--- START ---

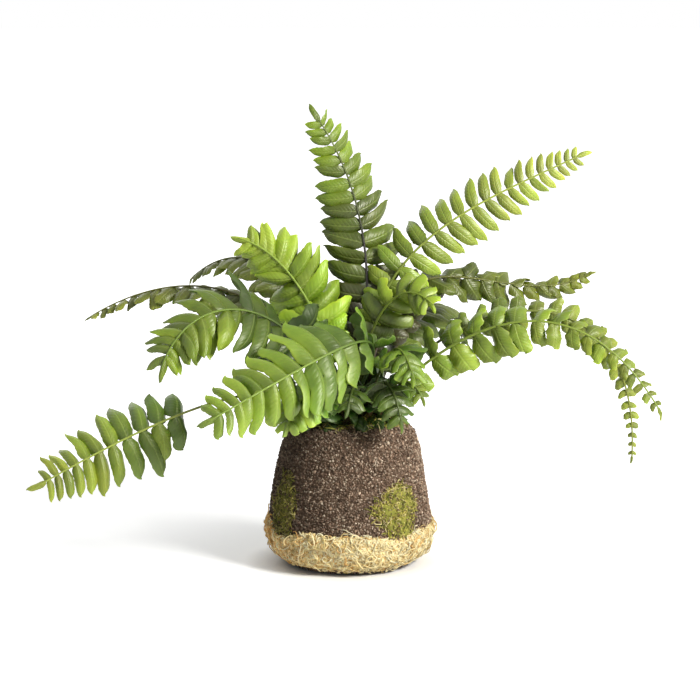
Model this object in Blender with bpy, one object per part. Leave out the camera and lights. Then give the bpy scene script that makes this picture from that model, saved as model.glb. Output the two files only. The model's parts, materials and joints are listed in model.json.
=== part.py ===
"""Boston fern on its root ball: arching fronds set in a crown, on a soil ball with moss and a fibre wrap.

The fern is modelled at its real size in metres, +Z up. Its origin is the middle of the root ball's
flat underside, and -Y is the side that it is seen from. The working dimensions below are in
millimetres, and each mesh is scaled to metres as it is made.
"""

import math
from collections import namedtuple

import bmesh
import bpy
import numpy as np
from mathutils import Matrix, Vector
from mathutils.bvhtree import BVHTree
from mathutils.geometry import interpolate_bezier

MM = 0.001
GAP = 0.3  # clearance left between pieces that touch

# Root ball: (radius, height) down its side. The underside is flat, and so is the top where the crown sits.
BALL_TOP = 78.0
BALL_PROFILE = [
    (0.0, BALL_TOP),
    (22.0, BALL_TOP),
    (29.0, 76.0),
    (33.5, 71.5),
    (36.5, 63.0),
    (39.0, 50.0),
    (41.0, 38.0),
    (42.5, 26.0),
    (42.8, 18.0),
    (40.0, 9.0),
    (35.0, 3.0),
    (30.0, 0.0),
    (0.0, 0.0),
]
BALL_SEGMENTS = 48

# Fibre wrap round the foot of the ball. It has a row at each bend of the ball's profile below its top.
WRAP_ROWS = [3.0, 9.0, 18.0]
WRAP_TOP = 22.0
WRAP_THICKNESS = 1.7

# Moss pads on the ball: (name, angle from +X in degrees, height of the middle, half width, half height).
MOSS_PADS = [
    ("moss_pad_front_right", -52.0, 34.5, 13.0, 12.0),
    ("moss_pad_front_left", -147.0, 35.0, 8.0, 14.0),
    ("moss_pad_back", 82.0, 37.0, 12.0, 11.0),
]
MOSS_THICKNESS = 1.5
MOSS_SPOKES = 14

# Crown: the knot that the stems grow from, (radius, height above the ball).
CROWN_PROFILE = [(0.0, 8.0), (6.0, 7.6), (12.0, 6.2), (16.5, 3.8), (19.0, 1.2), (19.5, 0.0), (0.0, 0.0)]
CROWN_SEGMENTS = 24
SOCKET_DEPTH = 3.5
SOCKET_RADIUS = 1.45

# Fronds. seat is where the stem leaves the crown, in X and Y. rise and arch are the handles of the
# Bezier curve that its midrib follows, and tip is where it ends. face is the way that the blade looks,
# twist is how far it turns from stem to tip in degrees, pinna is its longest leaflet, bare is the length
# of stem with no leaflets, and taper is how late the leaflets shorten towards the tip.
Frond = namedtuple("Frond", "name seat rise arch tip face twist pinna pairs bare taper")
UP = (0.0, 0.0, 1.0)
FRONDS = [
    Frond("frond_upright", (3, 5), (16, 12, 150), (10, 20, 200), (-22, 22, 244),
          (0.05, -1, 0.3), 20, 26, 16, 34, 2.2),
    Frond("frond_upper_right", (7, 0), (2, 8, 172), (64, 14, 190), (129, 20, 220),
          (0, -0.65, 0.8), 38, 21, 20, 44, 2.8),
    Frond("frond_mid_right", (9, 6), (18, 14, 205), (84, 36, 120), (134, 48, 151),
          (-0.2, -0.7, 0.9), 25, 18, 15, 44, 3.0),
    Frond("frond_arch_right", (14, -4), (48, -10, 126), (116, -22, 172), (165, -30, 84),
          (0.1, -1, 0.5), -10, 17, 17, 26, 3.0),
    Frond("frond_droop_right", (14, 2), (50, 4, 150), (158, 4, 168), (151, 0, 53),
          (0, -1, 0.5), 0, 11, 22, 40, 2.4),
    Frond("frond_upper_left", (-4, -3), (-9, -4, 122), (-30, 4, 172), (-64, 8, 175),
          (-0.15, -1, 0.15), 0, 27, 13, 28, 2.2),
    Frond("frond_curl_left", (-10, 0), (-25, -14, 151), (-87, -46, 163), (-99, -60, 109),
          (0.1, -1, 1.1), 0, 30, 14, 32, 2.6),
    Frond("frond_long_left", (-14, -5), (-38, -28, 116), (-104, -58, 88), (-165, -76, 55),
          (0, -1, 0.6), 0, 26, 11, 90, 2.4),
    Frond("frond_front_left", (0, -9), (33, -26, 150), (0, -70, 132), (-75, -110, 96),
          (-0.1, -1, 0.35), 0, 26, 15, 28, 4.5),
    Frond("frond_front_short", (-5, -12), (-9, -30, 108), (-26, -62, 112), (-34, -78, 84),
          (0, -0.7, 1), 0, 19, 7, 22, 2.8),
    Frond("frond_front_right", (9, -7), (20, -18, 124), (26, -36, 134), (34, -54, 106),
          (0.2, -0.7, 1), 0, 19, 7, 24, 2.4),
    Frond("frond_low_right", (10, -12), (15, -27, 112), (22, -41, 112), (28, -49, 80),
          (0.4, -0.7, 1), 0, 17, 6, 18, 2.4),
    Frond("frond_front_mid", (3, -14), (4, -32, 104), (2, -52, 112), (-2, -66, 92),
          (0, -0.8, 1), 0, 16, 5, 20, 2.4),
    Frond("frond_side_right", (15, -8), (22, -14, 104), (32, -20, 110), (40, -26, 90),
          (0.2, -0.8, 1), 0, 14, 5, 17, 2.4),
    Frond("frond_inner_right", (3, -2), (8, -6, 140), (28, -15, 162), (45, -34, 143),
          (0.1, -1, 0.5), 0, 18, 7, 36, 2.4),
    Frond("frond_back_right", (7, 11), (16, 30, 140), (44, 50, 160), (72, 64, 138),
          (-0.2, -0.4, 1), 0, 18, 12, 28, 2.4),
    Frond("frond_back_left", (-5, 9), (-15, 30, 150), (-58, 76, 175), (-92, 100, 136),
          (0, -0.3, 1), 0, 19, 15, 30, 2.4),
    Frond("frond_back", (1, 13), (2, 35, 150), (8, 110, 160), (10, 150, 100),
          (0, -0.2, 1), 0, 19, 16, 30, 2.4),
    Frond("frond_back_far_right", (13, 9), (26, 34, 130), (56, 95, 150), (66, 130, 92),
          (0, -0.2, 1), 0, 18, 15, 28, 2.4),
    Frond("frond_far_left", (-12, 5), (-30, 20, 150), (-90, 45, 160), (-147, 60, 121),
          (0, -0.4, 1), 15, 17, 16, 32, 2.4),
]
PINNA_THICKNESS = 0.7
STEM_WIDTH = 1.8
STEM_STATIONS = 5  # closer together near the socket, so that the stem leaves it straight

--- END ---

* AIM OF THE TASK: Repeat every line of the material exactly as given.

* ANSWER TO THIS TASK:
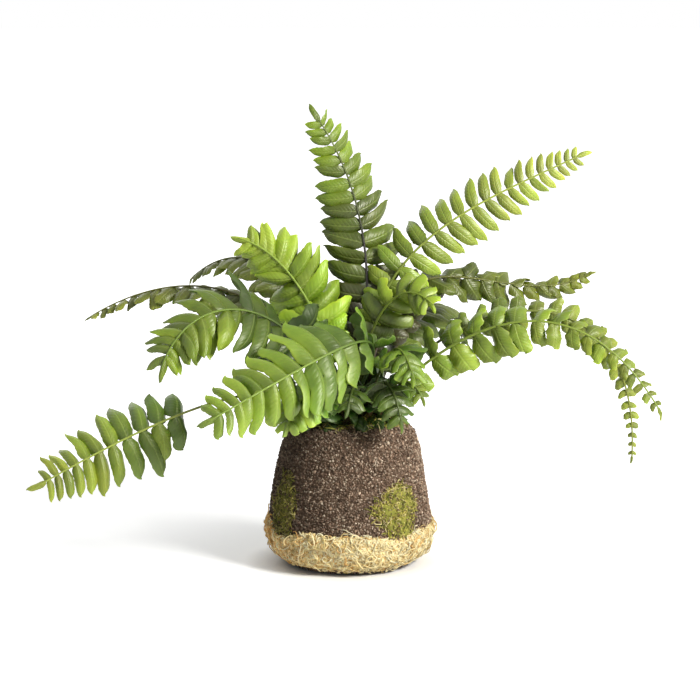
Model this object in Blender with bpy, one object per part. Leave out the camera and lights. Then give the bpy scene script that makes this picture from that model, saved as model.glb. Output the two files only. The model's parts, materials and joints are listed in model.json.
=== part.py ===
"""Boston fern on its root ball: arching fronds set in a crown, on a soil ball with moss and a fibre wrap.

The fern is modelled at its real size in metres, +Z up. Its origin is the middle of the root ball's
flat underside, and -Y is the side that it is seen from. The working dimensions below are in
millimetres, and each mesh is scaled to metres as it is made.
"""

import math
from collections import namedtuple

import bmesh
import bpy
import numpy as np
from mathutils import Matrix, Vector
from mathutils.bvhtree import BVHTree
from mathutils.geometry import interpolate_bezier

MM = 0.001
GAP = 0.3  # clearance left between pieces that touch

# Root ball: (radius, height) down its side. The underside is flat, and so is the top where the crown sits.
BALL_TOP = 78.0
BALL_PROFILE = [
    (0.0, BALL_TOP),
    (22.0, BALL_TOP),
    (29.0, 76.0),
    (33.5, 71.5),
    (36.5, 63.0),
    (39.0, 50.0),
    (41.0, 38.0),
    (42.5, 26.0),
    (42.8, 18.0),
    (40.0, 9.0),
    (35.0, 3.0),
    (30.0, 0.0),
    (0.0, 0.0),
]
BALL_SEGMENTS = 48

# Fibre wrap round the foot of the ball. It has a row at each bend of the ball's profile below its top.
WRAP_ROWS = [3.0, 9.0, 18.0]
WRAP_TOP = 22.0
WRAP_THICKNESS = 1.7

# Moss pads on the ball: (name, angle from +X in degrees, height of the middle, half width, half height).
MOSS_PADS = [
    ("moss_pad_front_right", -52.0, 34.5, 13.0, 12.0),
    ("moss_pad_front_left", -147.0, 35.0, 8.0, 14.0),
    ("moss_pad_back", 82.0, 37.0, 12.0, 11.0),
]
MOSS_THICKNESS = 1.5
MOSS_SPOKES = 14

# Crown: the knot that the stems grow from, (radius, height above the ball).
CROWN_PROFILE = [(0.0, 8.0), (6.0, 7.6), (12.0, 6.2), (16.5, 3.8), (19.0, 1.2), (19.5, 0.0), (0.0, 0.0)]
CROWN_SEGMENTS = 24
SOCKET_DEPTH = 3.5
SOCKET_RADIUS = 1.45

# Fronds. seat is where the stem leaves the crown, in X and Y. rise and arch are the handles of the
# Bezier curve that its midrib follows, and tip is where it ends. face is the way that the blade looks,
# twist is how far it turns from stem to tip in degrees, pinna is its longest leaflet, bare is the length
# of stem with no leaflets, and taper is how late the leaflets shorten towards the tip.
Frond = namedtuple("Frond", "name seat rise arch tip face twist pinna pairs bare taper")
UP = (0.0, 0.0, 1.0)
FRONDS = [
    Frond("frond_upright", (3, 5), (16, 12, 150), (10, 20, 200), (-22, 22, 244),
          (0.05, -1, 0.3), 20, 26, 16, 34, 2.2),
    Frond("frond_upper_right", (7, 0), (2, 8, 172), (64, 14, 190), (129, 20, 220),
          (0, -0.65, 0.8), 38, 21, 20, 44, 2.8),
    Frond("frond_mid_right", (9, 6), (18, 14, 205), (84, 36, 120), (134, 48, 151),
          (-0.2, -0.7, 0.9), 25, 18, 15, 44, 3.0),
    Frond("frond_arch_right", (14, -4), (48, -10, 126), (116, -22, 172), (165, -30, 84),
          (0.1, -1, 0.5), -10, 17, 17, 26, 3.0),
    Frond("frond_droop_right", (14, 2), (50, 4, 150), (158, 4, 168), (151, 0, 53),
          (0, -1, 0.5), 0, 11, 22, 40, 2.4),
    Frond("frond_upper_left", (-4, -3), (-9, -4, 122), (-30, 4, 172), (-64, 8, 175),
          (-0.15, -1, 0.15), 0, 27, 13, 28, 2.2),
    Frond("frond_curl_left", (-10, 0), (-25, -14, 151), (-87, -46, 163), (-99, -60, 109),
          (0.1, -1, 1.1), 0, 30, 14, 32, 2.6),
    Frond("frond_long_left", (-14, -5), (-38, -28, 116), (-104, -58, 88), (-165, -76, 55),
          (0, -1, 0.6), 0, 26, 11, 90, 2.4),
    Frond("frond_front_left", (0, -9), (33, -26, 150), (0, -70, 132), (-75, -110, 96),
          (-0.1, -1, 0.35), 0, 26, 15, 28, 4.5),
    Frond("frond_front_short", (-5, -12), (-9, -30, 108), (-26, -62, 112), (-34, -78, 84),
          (0, -0.7, 1), 0, 19, 7, 22, 2.8),
    Frond("frond_front_right", (9, -7), (20, -18, 124), (26, -36, 134), (34, -54, 106),
          (0.2, -0.7, 1), 0, 19, 7, 24, 2.4),
    Frond("frond_low_right", (10, -12), (15, -27, 112), (22, -41, 112), (28, -49, 80),
          (0.4, -0.7, 1), 0, 17, 6, 18, 2.4),
    Frond("frond_front_mid", (3, -14), (4, -32, 104), (2, -52, 112), (-2, -66, 92),
          (0, -0.8, 1), 0, 16, 5, 20, 2.4),
    Frond("frond_side_right", (15, -8), (22, -14, 104), (32, -20, 110), (40, -26, 90),
          (0.2, -0.8, 1), 0, 14, 5, 17, 2.4),
    Frond("frond_inner_right", (3, -2), (8, -6, 140), (28, -15, 162), (45, -34, 143),
          (0.1, -1, 0.5), 0, 18, 7, 36, 2.4),
    Frond("frond_back_right", (7, 11), (16, 30, 140), (44, 50, 160), (72, 64, 138),
          (-0.2, -0.4, 1), 0, 18, 12, 28, 2.4),
    Frond("frond_back_left", (-5, 9), (-15, 30, 150), (-58, 76, 175), (-92, 100, 136),
          (0, -0.3, 1), 0, 19, 15, 30, 2.4),
    Frond("frond_back", (1, 13), (2, 35, 150), (8, 110, 160), (10, 150, 100),
          (0, -0.2, 1), 0, 19, 16, 30, 2.4),
    Frond("frond_back_far_right", (13, 9), (26, 34, 130), (56, 95, 150), (66, 130, 92),
          (0, -0.2, 1), 0, 18, 15, 28, 2.4),
    Frond("frond_far_left", (-12, 5), (-30, 20, 150), (-90, 45, 160), (-147, 60, 121),
          (0, -0.4, 1), 15, 17, 16, 32, 2.4),
]
PINNA_THICKNESS = 0.7
STEM_WIDTH = 1.8
STEM_STATIONS = 5  # closer together near the socket, so that the stem leaves it straight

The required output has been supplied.